Not normal at all. I would certainly say this is an unusual situation. 

I can't tell from the photo but is this the new 2011 titanium version super record or the 2009-2010 super record? Either way, I would send it to Campagnolo for analysis and perhaps warranty. It does seem like there maybe is more to know of the situation. were you just riding along and it blew apart? ...was it just sitting there and broke or did you crash or did it break as it was being tightened? I know you say that it was tightened to specification but it really does looks suspect that it was severely overtightened inadvertently for it to break like that. Anyway I would contact them and send it in for inspection.


----------



## fabsroman

campagnoloneutron said:


> Not normal at all. I would certainly say this is an unusual situation.
> 
> I can't tell from the photo but is this the new 2011 titanium version super record or the 2009-2010 super record? Either way, I would send it to Campagnolo for analysis and perhaps warranty. It does seem like there maybe is more to know of the situation. were you just riding along and it blew apart? ...was it just sitting there and broke or did you crash or did it break as it was being tightened? I know you say that it was tightened to specification but it really does looks suspect that it was severely overtightened inadvertently for it to break like that. Anyway I would contact them and send it in for inspection.

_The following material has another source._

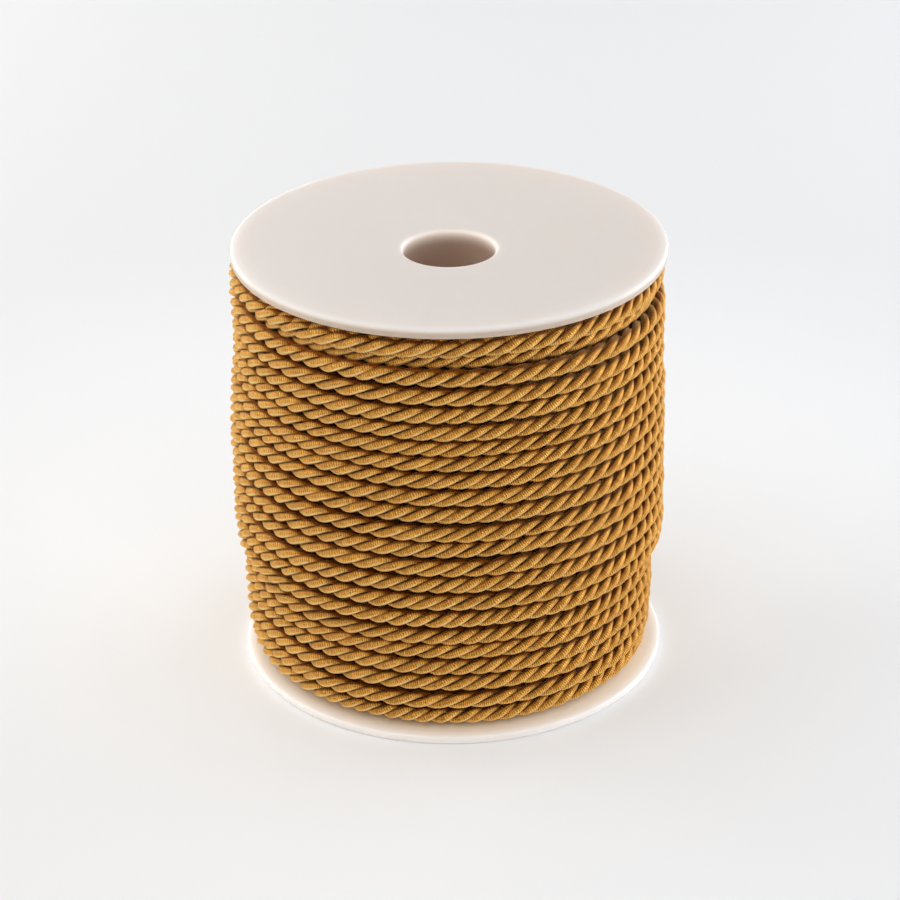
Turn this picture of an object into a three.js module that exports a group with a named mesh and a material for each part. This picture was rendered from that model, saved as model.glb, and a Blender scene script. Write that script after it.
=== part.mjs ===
import * as THREE from 'three';
import { mergeVertices } from 'three/addons/utils/BufferGeometryUtils.js';

// A 3 mm twisted cord wound on a flanged plastic spool that stands on its lower flange.
// Millimetres, Z up along the spool's axis, origin on the axis at the underside.
// The front is towards -Y. Angles round the axis count from the front towards +X.

const SPOOL_HEIGHT = 73;
const FLANGE_RADIUS = 35;
const FLANGE_THICKNESS = 1.5;
const RIM_ROUNDING = 0.6;
const BORE_RADIUS = 7.4;
const BORE_EDGE_ROUNDING = 0.8;
const BARREL_RADIUS = 9;

// The tight winding pushes the flanges out at the rim, so each is dished: flat over its hub,
// a shallow cone from there, and flat again on the ring that it stands on
const DISH_DEPTH = 1.3;
const HUB_RADIUS = 9.5;
const STANDING_RING_RADIUS = 32.5;

const CORD_DIAMETER = 3;
const CLEARANCE = 0.4;

const SPOOL_SEGMENTS = 72;
const ARC_POINTS = 1;
const STEPS_PER_TURN = 48;

// The turns that show, from the top one down. The heights are those of the cord's middle
// at SIDE_ANGLE to the left of the front, at the front, and at SIDE_ANGLE to its right.
// Reach is how far the cord stands out from the axis.
const SIDE_ANGLE = 60;
const TURNS = [
  { left: 68.8, front: 69.1, right: 69.2, reach: 34.7 },
  { left: 67.0, front: 66.9, right: 66.8, reach: 33.6 },
  { left: 65.2, front: 64.5, right: 63.7, reach: 34.9 },
  { left: 61.4, front: 61.3, right: 60.4, reach: 34.9 },
  { left: 58.7, front: 58.1, right: 57.9, reach: 34.8 },
  { left: 56.0, front: 55.2, right: 55.0, reach: 34.9 },
  { left: 53.3, front: 52.6, right: 52.2, reach: 35.0 },
  { left: 50.6, front: 50.0, right: 49.6, reach: 35.3 },
  { left: 48.0, front: 47.3, right: 46.7, reach: 35.4 },
  { left: 45.4, front: 44.4, right: 43.7, reach: 35.5 },
  { left: 42.3, front: 41.5, right: 40.6, reach: 35.6 },
  { left: 39.1, front: 38.2, right: 37.3, reach: 35.6 },
  { left: 35.4, front: 35.4, right: 34.7, reach: 35.5 },
  { left: 32.5, front: 32.2, right: 31.6, reach: 35.6 },
  { left: 28.8, front: 29.4, right: 28.6, reach: 35.6 },
  { left: 26.0, front: 26.2, right: 25.4, reach: 35.6 },
  { left: 22.7, front: 23.0, right: 22.5, reach: 35.4 },
  { left: 18.5, front: 19.2, right: 18.0, reach: 33.9 },
  { left: 16.0, front: 16.5, right: 15.3, reach: 34.0 },
  { left: 13.8, front: 13.4, right: 12.4, reach: 34.1 },
  { left: 10.3, front: 10.6, right: 9.5, reach: 34.0 },
  { left: 7.1, front: 7.1, right: 6.5, reach: 33.8 },
  { left: 4.0, front: 3.8, right: 3.5, reach: 33.1 },
];

// The coils lie a little to the left of the spool's axis, by this much at these heights
const LEAN = [
  { height: 72, shift: -0.15 },
  { height: 55, shift: -0.1 },
  { height: 40, shift: -0.35 },
  { height: 24, shift: -0.5 },
  { height: 12, shift: -0.4 },
  { height: 2, shift: -0.3 },
];

// Shape of one ridge: how deep the groove between two turns is, and where its shoulders lie
const GROOVE_DEPTH = 0.37 * CORD_DIAMETER;
const SHOULDER_PLACE = 0.55;
const SHOULDER_DROP = 0.08 * CORD_DIAMETER;

// Both ends of the helix run out to nothing over this share of a turn, at the back
const RUN_OUT = 0.25;
const FIRST_TURN = -0.5;
const LAST_TURN = TURNS.length - 0.5;

const innerTop = SPOOL_HEIGHT - FLANGE_THICKNESS;
const windingTop = innerTop - CLEARANCE;
const windingBottom = FLANGE_THICKNESS + CLEARANCE;
const windingBore = BARREL_RADIUS + CLEARANCE;
const barrelBottom = FLANGE_THICKNESS + DISH_DEPTH;
const barrelTop = SPOOL_HEIGHT - barrelBottom;

const plastic = new THREE.MeshStandardMaterial({ color: 0xe3ddd8, roughness: 0.35, metalness: 0 });
const gold = new THREE.MeshStandardMaterial({ color: 0xc8964a, roughness: 0.6, metalness: 0 });

// Turns a closed outline in radius and height round the Z axis
function turned(outline) {
  const geometry = new THREE.LatheGeometry(outline, SPOOL_SEGMENTS);
  geometry.rotateX(Math.PI / 2);
  return geometry;
}

// Outline of a flange lying with its outer face down. The rim is round on both sides,
// and the bore's edge only on the outer face, because the barrel meets the inner one.
function flangeOutline() {
  const path = new THREE.Path();
  const rim = FLANGE_RADIUS - RIM_ROUNDING;
  const bore = BORE_RADIUS + BORE_EDGE_ROUNDING;
  const boreEdge = DISH_DEPTH + BORE_EDGE_ROUNDING;
  path.moveTo(BORE_RADIUS, barrelBottom);
  path.lineTo(BORE_RADIUS, boreEdge);
  path.absarc(bore, boreEdge, BORE_EDGE_ROUNDING, Math.PI, 1.5 * Math.PI, false);
  path.lineTo(HUB_RADIUS, DISH_DEPTH);
  path.lineTo(STANDING_RING_RADIUS, 0);
  path.lineTo(rim, 0);
  path.absarc(rim, RIM_ROUNDING, RIM_ROUNDING, 1.5 * Math.PI, 2 * Math.PI, false);
  path.lineTo(FLANGE_RADIUS, FLANGE_THICKNESS - RIM_ROUNDING);
  path.absarc(rim, FLANGE_THICKNESS - RIM_ROUNDING, RIM_ROUNDING, 0, 0.5 * Math.PI, false);
  path.lineTo(STANDING_RING_RADIUS, FLANGE_THICKNESS);
  path.lineTo(HUB_RADIUS, barrelBottom);
  path.lineTo(BORE_RADIUS, barrelBottom);
  return path.getPoints(ARC_POINTS);
}

function barrelOutline() {
  const path = new THREE.Path();
  path.moveTo(BORE_RADIUS, barrelBottom);
  path.lineTo(BARREL_RADIUS, barrelBottom);
  path.lineTo(BARREL_RADIUS, barrelTop);
  path.lineTo(BORE_RADIUS, barrelTop);
  path.lineTo(BORE_RADIUS, barrelBottom);
  return path.getPoints(1);
}

// Value at x on the straight lines through the points [place, value], level past both ends
function along(points, x) {
  const next = points.findIndex(([place]) => place > x);
  if (next === 0) return points[0][1];
  if (next < 0) return points[points.length - 1][1];
  const [x0, y0] = points[next - 1];
  const [x1, y1] = points[next];
  return THREE.MathUtils.mapLinear(x, x0, x1, y0, y1);
}

// Heights and reaches against the place on the helix, which counts turns from the first front.
// A turn keeps its reach over its front and sides and passes to the next one's at the back.
const side = SIDE_ANGLE / 360;
const reachHold = 0.3;
const heightPoints = TURNS.flatMap(({ left, front, right }, turn) => [
  [turn - side, left],
  [turn, front],
  [turn + side, right],
]);
const reachPoints = TURNS.flatMap(({ reach }, turn) => [
  [turn - reachHold, reach],
  [turn + reachHold, reach],
]);
const leanPoints = LEAN.map(({ height, shift }) => [height, shift]).reverse();

// 0 at both tips of the helix and 1 past its run-outs
function fullness(place) {
  const first = THREE.MathUtils.smoothstep(place, FIRST_TURN, FIRST_TURN + RUN_OUT);
  const last = 1 - THREE.MathUtils.smoothstep(place, LAST_TURN - RUN_OUT, LAST_TURN);
  return Math.min(first, last);
}

// The groove under the turn at this place, as [radius, height]. It starts from the winding's
// upper edge and ends in its lower one.
function groove(place) {
  const topRadius = TURNS[0].reach - GROOVE_DEPTH;
  const bottomRadius = TURNS[TURNS.length - 1].reach - GROOVE_DEPTH;
  if (place <= FIRST_TURN) return [topRadius, windingTop];
  if (place >= LAST_TURN - 1) return [bottomRadius, windingBottom];
  const height = (along(heightPoints, place) + along(heightPoints, place + 1)) / 2;
  const radius = Math.min(along(reachPoints, place), along(reachPoints, place + 1)) - GROOVE_DEPTH;
  const near = place < TURNS.length / 2 ? [topRadius, windingTop] : [bottomRadius, windingBottom];
  const full = Math.min(fullness(place), fullness(place + 1));
  return [THREE.MathUtils.lerp(near[0], radius, full), THREE.MathUtils.lerp(near[1], height, full)];
}

// One cut through the ridge of a turn, from the groove above it to the groove below it
function ridgeSection(place) {
  const above = groove(place - 1);
  const below = groove(place);
  const full = fullness(place);
  const middle = (above[1] + below[1]) / 2;
  const height = THREE.MathUtils.lerp(middle, along(heightPoints, place), full);
  const edge = Math.min(above[0], below[0]);
  const crest = THREE.MathUtils.lerp(edge, along(reachPoints, place), full);
  const shoulder = THREE.MathUtils.lerp(edge, crest - SHOULDER_DROP, full);
  return [
    above,
    [shoulder, THREE.MathUtils.lerp(height, above[1], SHOULDER_PLACE)],
    [crest, height],
    [shoulder, THREE.MathUtils.lerp(height, below[1], SHOULDER_PLACE)],
    below,
  ];
}

// A point of the winding from its place on the helix, with the coils' lean to the left
function pointAt(place, radius, height) {
  const angle = 2 * Math.PI * place;
  const lean = radius > windingBore ? along(leanPoints, height) : 0;
  return new THREE.Vector3(radius * Math.sin(angle) + lean, -radius * Math.cos(angle), height);
}

// The winding as one ring: a ridged helical skin outside, ends that follow the dished flanges,
// and a plain wall inside
function windingGeometry() {
  const positions = [];
  const triangle = (...corners) => {
    const [a, b, c] = corners;
    const flat = a.distanceTo(b) * b.distanceTo(c) * c.distanceTo(a) < 1e-9;
    if (!flat) corners.forEach((corner) => positions.push(corner.x, corner.y, corner.z));
  };
  const quad = (a, b, c, d) => {
    triangle(a, b, c);
    triangle(a, c, d);
  };
  const step = (index) => FIRST_TURN + index / STEPS_PER_TURN;
  const column = (index) => ridgeSection(step(index)).map(([r, z]) => pointAt(step(index), r, z));

  const steps = STEPS_PER_TURN * TURNS.length;
  const columns = Array.from({ length: steps + 1 }, (_, index) => column(index));
  for (let i = 0; i < steps; i += 1) {
    for (let j = 0; j + 1 < columns[i].length; j += 1) {
      quad(columns[i][j], columns[i][j + 1], columns[i + 1][j + 1], columns[i + 1][j]);
    }
  }

  for (let i = 0; i < STEPS_PER_TURN; i += 1) {
    const upper = [columns[i][0], columns[i + 1][0]];
    const last = columns.length - 1 - STEPS_PER_TURN + i;
    const lower = [columns[last].at(-1), columns[last + 1].at(-1)];
    const wall = [i, i + 1].map((index) => [
      pointAt(step(index), windingBore, windingTop - DISH_DEPTH),
      pointAt(step(index), windingBore, windingBottom + DISH_DEPTH),
    ]);
    quad(upper[0], upper[1], wall[1][0], wall[0][0]);
    quad(wall[0][0], wall[1][0], wall[1][1], wall[0][1]);
    quad(wall[0][1], wall[1][1], lower[1], lower[0]);
  }

  const geometry = new THREE.BufferGeometry();
  geometry.setAttribute('position', new THREE.Float32BufferAttribute(positions, 3));
  return mergeVertices(geometry, 1e-4);
}

function named(name, geometry, material) {
  const mesh = new THREE.Mesh(geometry, material);
  mesh.name = name;
  return mesh;
}

const spool = new THREE.Group();
const lowerFlange = named('flange_bottom', turned(flangeOutline()), plastic);
const upperFlange = named('flange_top', turned(flangeOutline()), plastic);
upperFlange.rotation.x = Math.PI;
upperFlange.position.z = SPOOL_HEIGHT;
spool.add(lowerFlange, upperFlange, named('barrel', turned(barrelOutline()), plastic));

const object = new THREE.Group();
object.add(spool, named('winding', windingGeometry(), gold));

export default object;
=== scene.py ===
"""A gold twisted cord wound on a white plastic spool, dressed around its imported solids.

The spool stands on its lower flange with its axis along Z, and the side that the photograph
shows faces -Y. Lengths are in metres. Angles round the axis count from the front towards +X,
and a place on the cord counts whole turns from the front of a layer's first turn.
"""
import logging
from dataclasses import dataclass, field
from enum import Enum
from typing import Any, Mapping, Sequence, Union

import bpy
import numpy as np
from mathutils import Matrix, Vector


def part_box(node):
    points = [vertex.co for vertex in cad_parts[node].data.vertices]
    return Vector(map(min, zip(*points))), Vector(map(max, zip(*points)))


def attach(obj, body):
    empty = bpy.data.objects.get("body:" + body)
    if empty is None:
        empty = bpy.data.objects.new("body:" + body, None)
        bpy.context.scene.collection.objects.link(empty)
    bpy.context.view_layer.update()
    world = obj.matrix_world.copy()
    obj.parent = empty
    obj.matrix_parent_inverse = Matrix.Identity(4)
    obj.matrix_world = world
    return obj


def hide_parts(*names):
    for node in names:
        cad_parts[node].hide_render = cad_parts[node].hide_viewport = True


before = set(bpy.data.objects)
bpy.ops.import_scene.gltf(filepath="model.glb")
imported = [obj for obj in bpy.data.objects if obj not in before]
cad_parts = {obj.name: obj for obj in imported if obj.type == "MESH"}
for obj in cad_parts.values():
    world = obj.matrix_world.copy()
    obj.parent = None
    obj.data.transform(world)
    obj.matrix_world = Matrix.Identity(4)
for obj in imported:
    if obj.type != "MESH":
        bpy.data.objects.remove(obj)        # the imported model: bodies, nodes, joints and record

Array = np.ndarray
Colour = tuple[float, float, float]
Number = Union[int, float]

BODY = "root"
MM = 0.001
FULL_TURN = 2 * np.pi
BLACK: Colour = (0.0, 0.0, 0.0)
WHITE_LIGHT: Colour = (1.0, 1.0, 1.0)
WARM_LIGHT: Colour = (1.0, 0.965, 0.92)
COOL_LIGHT: Colour = (0.96, 1.0, 1.07)
UV_NAME = "UVMap"

# Values that the cord's points hold: how many millimetres a point lies below the winding's
# outside, and how far it faces down across its strand, from -1 at the upper edge to 1.
DEPTH_NAME = "depth"
DROOP_NAME = "droop"
log = logging.getLogger("spool")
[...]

Does the "Cult" on the side of the left crank arm mean it was a 2011 Super Record crank? I'm not positive. Maybe the Cult bearings were offered in 2009 and 2010 too. My last Record groupo was 2008.


----------



## knakhemel

It's the 2010 version Super Record with the white decals.
The only difference with the 2011 version is a titanium axle instead of last year’s steel axle.

When it happened I was riding on cobblestones but that shouldn't be a problem.
With this bike setup I never had any crash. The bike is a Colnago C50 with complete Super Record 2010 and mavic Ksyrium SL (the red version).
The center bolt was tightened with 40 nm (the manual says 42nm).
So definitely I will visit my LBS.
Luckily I have a second bike, so no timeout in trainingsessions.


----------



## knakhemel

Hey Fabsroman,

I see you have the same bike. C50 with ST01 colours. Nice!
And a real Colnago fan. Same here.
Normal households have a room for children. I have a room specially for my Colnago's.


----------



## kbwh

This is a first for me. Campagnolo should get the parts for investigation. Should be a warranty issue.

Please note that Campagnolo have released new instructions for assembling cups and crank. Worth noting is that they have abandoned Locktite 222 for synthetic grease, now have a recommended tightening torque for the cups, and also recommend to grease the hirth joint and central bolt before assembly.


----------



## campagnoloneutron

fabsroman said:


> Does the "Cult" on the side of the left crank arm mean it was a 2011 Super Record crank? I'm not positive. Maybe the Cult bearings were offered in 2009 and 2010 too. My last Record groupo was 2008.


The two 2011 Super Record versions/models are marked externally as per the attached photos. (the red central circle indicates the titanium axle/white central circle indicates the normal steel axle). The other difference is that the titanium version tightens counterclockwise the steel version the normal clockwise tightening. Prior to this year 2011, the SR only came with a steel axle. (see campagnolo reference document on the above - http://www.campagnolo.com/repository/documenti/en/warning_2011.pdf)

I was interested in whether it was a titanium or steel axle that failed. Failure either way is really bad news though!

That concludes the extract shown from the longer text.